> _Your task_
The exercise asks for every line of the data to be reproduced exactly.

Object data in JSON:
☆ ☆ ☆ ☆ ☆ ☆ ☆

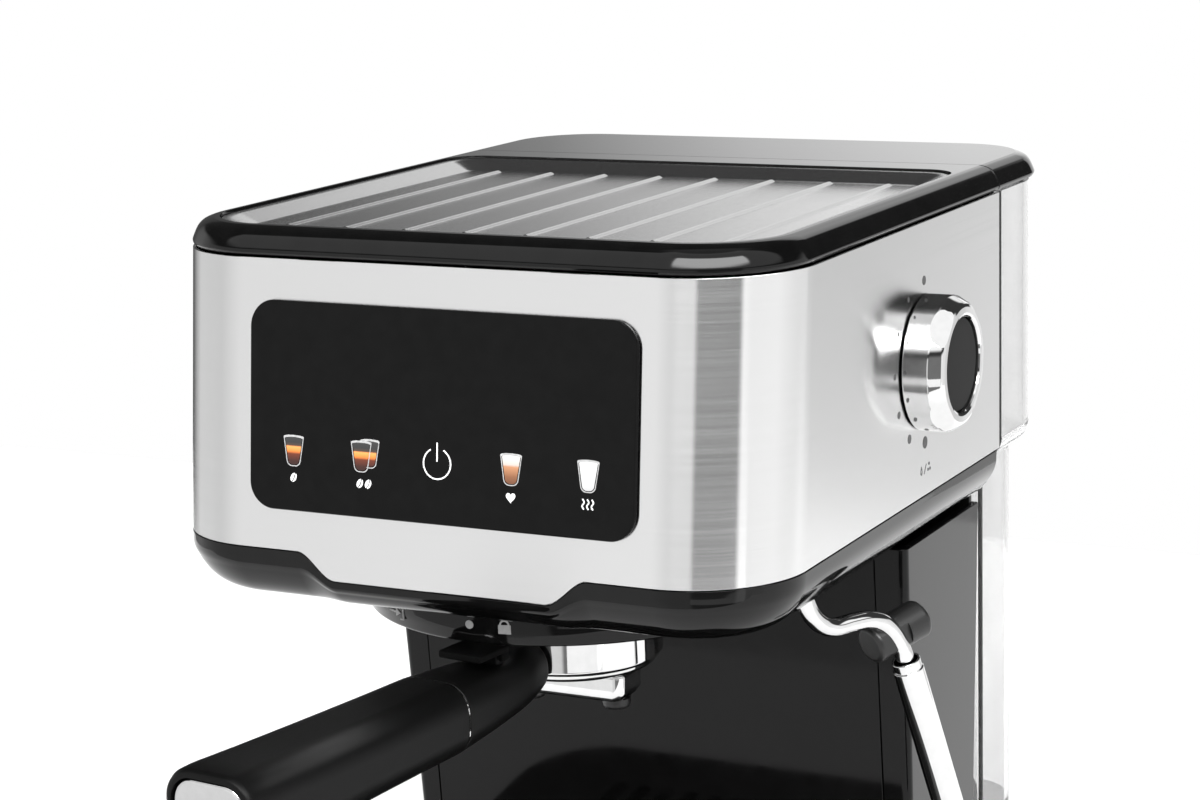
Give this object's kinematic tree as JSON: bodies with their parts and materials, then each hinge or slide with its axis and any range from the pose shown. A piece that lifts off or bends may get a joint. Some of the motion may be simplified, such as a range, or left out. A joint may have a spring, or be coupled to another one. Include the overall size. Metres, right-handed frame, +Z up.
{
  "type": "espresso machine",
  "caption": "Home espresso machine: steel head with a touch panel and cup-warming top, rear water tank, swinging steam wand, twist-in filter holder, drip tray.",
  "frame": {"origin": "Middle of the whole object's box in plan, on the table that the feet stand on.", "axes": "+Z up. +Y to the machine's back, where the tank is. +X to the side with the steam knob and wand. The handle points to -Y."},
  "size_m": [0.227, 0.3658, 0.3172],
  "materials": {
    "brushed_steel": "fine horizontal brushing, satin",
    "chrome": "polished",
    "gloss_black": "moulded, high gloss",
    "satin_black": "moulded, satin",
    "grip_black": "fine-grained, satin",
    "black_glass": "polished, opaque",
    "clear": "clear moulded tank",
    "rubber": "matt",
    "silicone": "translucent white silicone",
    "aluminium": "cast",
    "brass": "machined",
    "board_green": "circuit board",
    "copper_coil": "lacquered coil and steel yoke"
  },
  "bodies": {
    "machine": {"steel_wrap": "brushed_steel", "top_rim": "gloss_black", "warming_tray": "brushed_steel", "lower_bezel": "gloss_black", "touch_panel": "black_glass", "control_board": "board_green", "column_side_left": "gloss_black", "column_side_right": "gloss_black", "column_front": "gloss_black", "back_panel": "satin_black", "base_shell": "gloss_black", "base_plate": "satin_black", "foot_front_left": "rubber", "foot_front_right": "rubber", "foot_rear_left": "rubber", "foot_rear_right": "rubber", "cord_gland": "satin_black", "tank_inlet": "satin_black", "inlet_seal": "rubber", "group_collar": "gloss_black", "group_head": "aluminium", "group_gasket": "rubber", "shower_screen": "chrome", "shower_screw": "chrome", "boiler": "aluminium", "thermostat": "brass", "thermal_fuse": "silicone", "pump": "copper_coil", "pump_bracket": "rubber", "suction_hose": "silicone", "pressure_hose": "silicone", "power_board": "board_green", "steam_valve_body": "brass", "steam_pipe": "chrome", "wand_pipe": "silicone", "swivel_nut": "brass"},
    "drip_tray": {"drip_tray": "gloss_black"},
    "drip_grid": {"drip_grid": "satin_black"},
    "water_tank": {"water_tank": "clear", "lid_hinge_pin": "chrome"},
    "tank_lid": {"tank_lid": "gloss_black"},
    "tank_valve": {"tank_valve": "satin_black"},
    "steam_knob": {"steam_knob": "chrome", "knob_insert": "satin_black", "valve_spindle": "chrome"},
    "steam_wand": {"steam_tube": "chrome", "wand_grip": "satin_black", "steam_nozzle": "silicone"},
    "froth_sleeve": {"froth_sleeve": "chrome"},
    "filter_holder": {"filter_holder": "chrome", "filter_basket": "chrome", "spout_block": "chrome", "spout_nozzle_left": "satin_black", "spout_nozzle_right": "satin_black", "handle_neck": "grip_black", "handle_ring": "chrome", "handle_grip": "grip_black", "handle_end_cap": "chrome", "handle_bolt": "chrome"},
    "basket_clip": {"basket_clip": "grip_black"}
  },
  "joints": [
    {"name": "drip_tray_slide", "type": "slide", "parent": "machine", "child": "drip_tray", "axis": [0, -1, 0], "range_m": [0, 0.14]},
    {"name": "drip_grid_lift", "type": "slide", "parent": "drip_tray", "child": "drip_grid", "axis": [0, 0, 1], "range_m": [0, 0.03]},
    {"name": "tank_lift", "type": "slide", "parent": "machine", "child": "water_tank", "axis": [0, 0, 1], "range_m": [0, 0.24]},
    {"name": "tank_lid_hinge", "type": "hinge", "parent": "water_tank", "child": "tank_lid", "pos_m": [-0.00946, 0.1797, 0.3063], "axis": [-1, 0, 0], "range_deg": [0, 90]},
    {"name": "tank_valve_slide", "type": "slide", "parent": "water_tank", "child": "tank_valve", "axis": [0, 0, 1], "range_m": [-0.003, 0]},
    {"name": "steam_knob_turn", "type": "hinge", "parent": "machine", "child": "steam_knob", "pos_m": [0.09454, 0.045, 0.2635], "axis": [1, 0, 0], "range_deg": [0, 180]},
    {"name": "wand_swivel", "type": "hinge", "parent": "machine", "child": "steam_wand", "pos_m": [0.07754, -0.0161, 0.208], "axis": [0, 0, 1], "range_deg": [-100, 10]},
    {"name": "sleeve_slide", "type": "slide", "parent": "steam_wand", "child": "froth_sleeve", "axis": [0.1573, 0.2724, -0.9492], "range_m": [0, 0.062]},
    {"name": "filter_holder_turn", "type": "hinge", "parent": "machine", "child": "filter_holder", "pos_m": [-0.00946, -0.0034, 0.193], "axis": [0, 0, 1], "range_deg": [-38, 0]},
    {"name": "basket_clip_hinge", "type": "hinge", "parent": "filter_holder", "child": "basket_clip", "pos_m": [-0.01489, -0.0511, 0.1826], "axis": [-0.9936, 0.1132, 0], "range_deg": [0, 16]}
  ],
  "couplings": [
    {"joint": "tank_valve_slide", "follows": "tank_lift", "ratio": -0.0125}
  ]
}
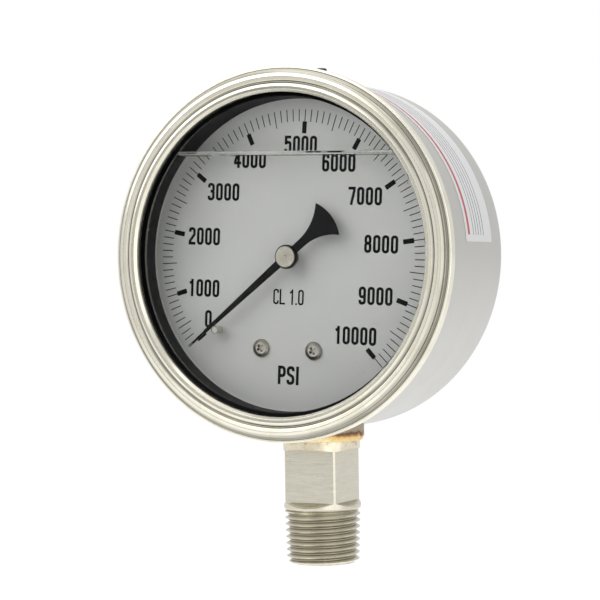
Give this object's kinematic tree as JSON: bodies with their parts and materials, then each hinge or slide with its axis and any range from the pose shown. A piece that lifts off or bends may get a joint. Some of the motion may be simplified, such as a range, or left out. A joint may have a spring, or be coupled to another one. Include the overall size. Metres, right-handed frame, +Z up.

☆ ☆ ☆ ☆ ☆ ☆ ☆

> _Solution to the problem_
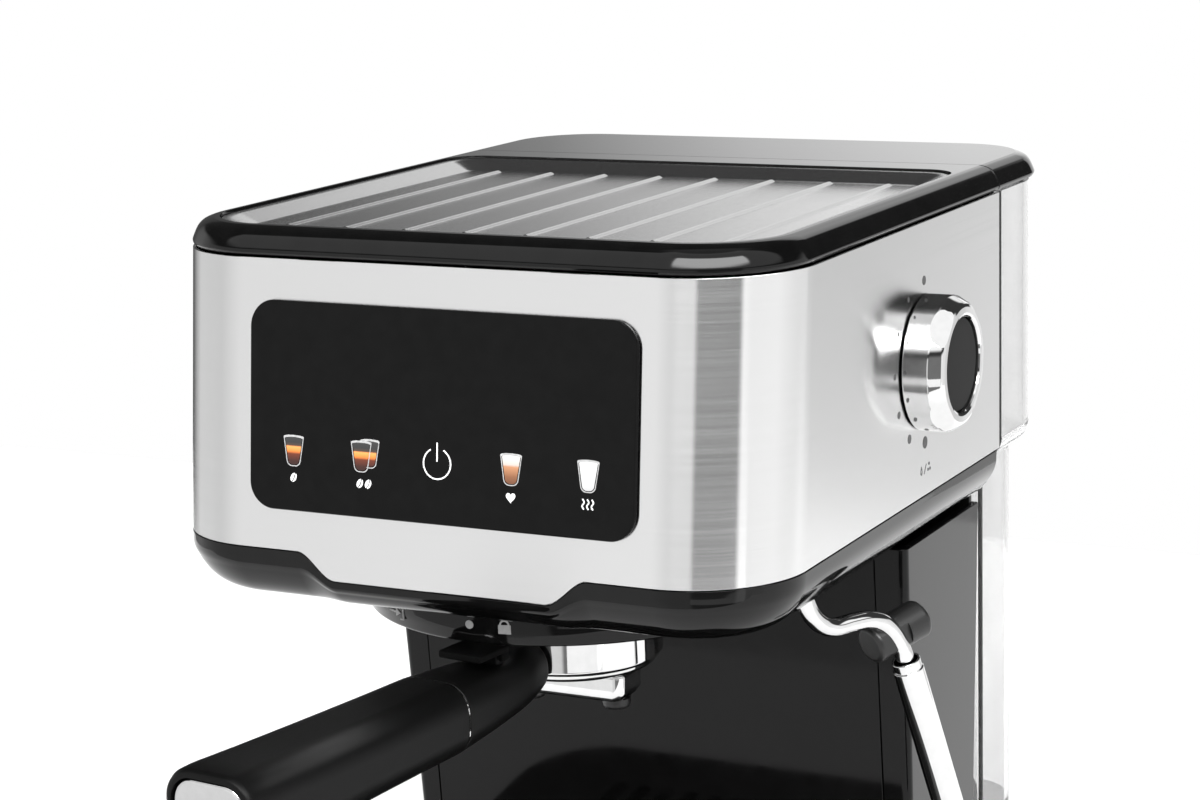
Give this object's kinematic tree as JSON: bodies with their parts and materials, then each hinge or slide with its axis and any range from the pose shown. A piece that lifts off or bends may get a joint. Some of the motion may be simplified, such as a range, or left out. A joint may have a spring, or be coupled to another one. Include the overall size. Metres, right-handed frame, +Z up.
{
  "type": "espresso machine",
  "caption": "Home espresso machine: steel head with a touch panel and cup-warming top, rear water tank, swinging steam wand, twist-in filter holder, drip tray.",
  "frame": {"origin": "Middle of the whole object's box in plan, on the table that the feet stand on.", "axes": "+Z up. +Y to the machine's back, where the tank is. +X to the side with the steam knob and wand. The handle points to -Y."},
  "size_m": [0.227, 0.3658, 0.3172],
  "materials": {
    "brushed_steel": "fine horizontal brushing, satin",
    "chrome": "polished",
    "gloss_black": "moulded, high gloss",
    "satin_black": "moulded, satin",
    "grip_black": "fine-grained, satin",
    "black_glass": "polished, opaque",
    "clear": "clear moulded tank",
    "rubber": "matt",
    "silicone": "translucent white silicone",
    "aluminium": "cast",
    "brass": "machined",
    "board_green": "circuit board",
    "copper_coil": "lacquered coil and steel yoke"
  },
  "bodies": {
    "machine": {"steel_wrap": "brushed_steel", "top_rim": "gloss_black", "warming_tray": "brushed_steel", "lower_bezel": "gloss_black", "touch_panel": "black_glass", "control_board": "board_green", "column_side_left": "gloss_black", "column_side_right": "gloss_black", "column_front": "gloss_black", "back_panel": "satin_black", "base_shell": "gloss_black", "base_plate": "satin_black", "foot_front_left": "rubber", "foot_front_right": "rubber", "foot_rear_left": "rubber", "foot_rear_right": "rubber", "cord_gland": "satin_black", "tank_inlet": "satin_black", "inlet_seal": "rubber", "group_collar": "gloss_black", "group_head": "aluminium", "group_gasket": "rubber", "shower_screen": "chrome", "shower_screw": "chrome", "boiler": "aluminium", "thermostat": "brass", "thermal_fuse": "silicone", "pump": "copper_coil", "pump_bracket": "rubber", "suction_hose": "silicone", "pressure_hose": "silicone", "power_board": "board_green", "steam_valve_body": "brass", "steam_pipe": "chrome", "wand_pipe": "silicone", "swivel_nut": "brass"},
    "drip_tray": {"drip_tray": "gloss_black"},
    "drip_grid": {"drip_grid": "satin_black"},
    "water_tank": {"water_tank": "clear", "lid_hinge_pin": "chrome"},
    "tank_lid": {"tank_lid": "gloss_black"},
    "tank_valve": {"tank_valve": "satin_black"},
    "steam_knob": {"steam_knob": "chrome", "knob_insert": "satin_black", "valve_spindle": "chrome"},
    "steam_wand": {"steam_tube": "chrome", "wand_grip": "satin_black", "steam_nozzle": "silicone"},
    "froth_sleeve": {"froth_sleeve": "chrome"},
    "filter_holder": {"filter_holder": "chrome", "filter_basket": "chrome", "spout_block": "chrome", "spout_nozzle_left": "satin_black", "spout_nozzle_right": "satin_black", "handle_neck": "grip_black", "handle_ring": "chrome", "handle_grip": "grip_black", "handle_end_cap": "chrome", "handle_bolt": "chrome"},
    "basket_clip": {"basket_clip": "grip_black"}
  },
  "joints": [
    {"name": "drip_tray_slide", "type": "slide", "parent": "machine", "child": "drip_tray", "axis": [0, -1, 0], "range_m": [0, 0.14]},
    {"name": "drip_grid_lift", "type": "slide", "parent": "drip_tray", "child": "drip_grid", "axis": [0, 0, 1], "range_m": [0, 0.03]},
    {"name": "tank_lift", "type": "slide", "parent": "machine", "child": "water_tank", "axis": [0, 0, 1], "range_m": [0, 0.24]},
    {"name": "tank_lid_hinge", "type": "hinge", "parent": "water_tank", "child": "tank_lid", "pos_m": [-0.00946, 0.1797, 0.3063], "axis": [-1, 0, 0], "range_deg": [0, 90]},
    {"name": "tank_valve_slide", "type": "slide", "parent": "water_tank", "child": "tank_valve", "axis": [0, 0, 1], "range_m": [-0.003, 0]},
    {"name": "steam_knob_turn", "type": "hinge", "parent": "machine", "child": "steam_knob", "pos_m": [0.09454, 0.045, 0.2635], "axis": [1, 0, 0], "range_deg": [0, 180]},
    {"name": "wand_swivel", "type": "hinge", "parent": "machine", "child": "steam_wand", "pos_m": [0.07754, -0.0161, 0.208], "axis": [0, 0, 1], "range_deg": [-100, 10]},
    {"name": "sleeve_slide", "type": "slide", "parent": "steam_wand", "child": "froth_sleeve", "axis": [0.1573, 0.2724, -0.9492], "range_m": [0, 0.062]},
    {"name": "filter_holder_turn", "type": "hinge", "parent": "machine", "child": "filter_holder", "pos_m": [-0.00946, -0.0034, 0.193], "axis": [0, 0, 1], "range_deg": [-38, 0]},
    {"name": "basket_clip_hinge", "type": "hinge", "parent": "filter_holder", "child": "basket_clip", "pos_m": [-0.01489, -0.0511, 0.1826], "axis": [-0.9936, 0.1132, 0], "range_deg": [0, 16]}
  ],
  "couplings": [
    {"joint": "tank_valve_slide", "follows": "tank_lift", "ratio": -0.0125}
  ]
}
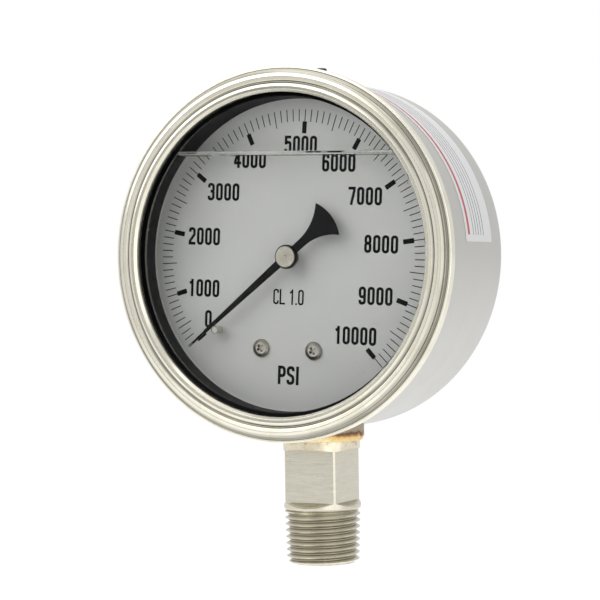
Give this object's kinematic tree as JSON: bodies with their parts and materials, then each hinge or slide with its axis and any range from the pose shown. A piece that lifts off or bends may get a joint. Some of the motion may be simplified, such as a range, or left out. A joint may have a spring, or be coupled to another one. Include the overall size. Metres, right-handed frame, +Z up.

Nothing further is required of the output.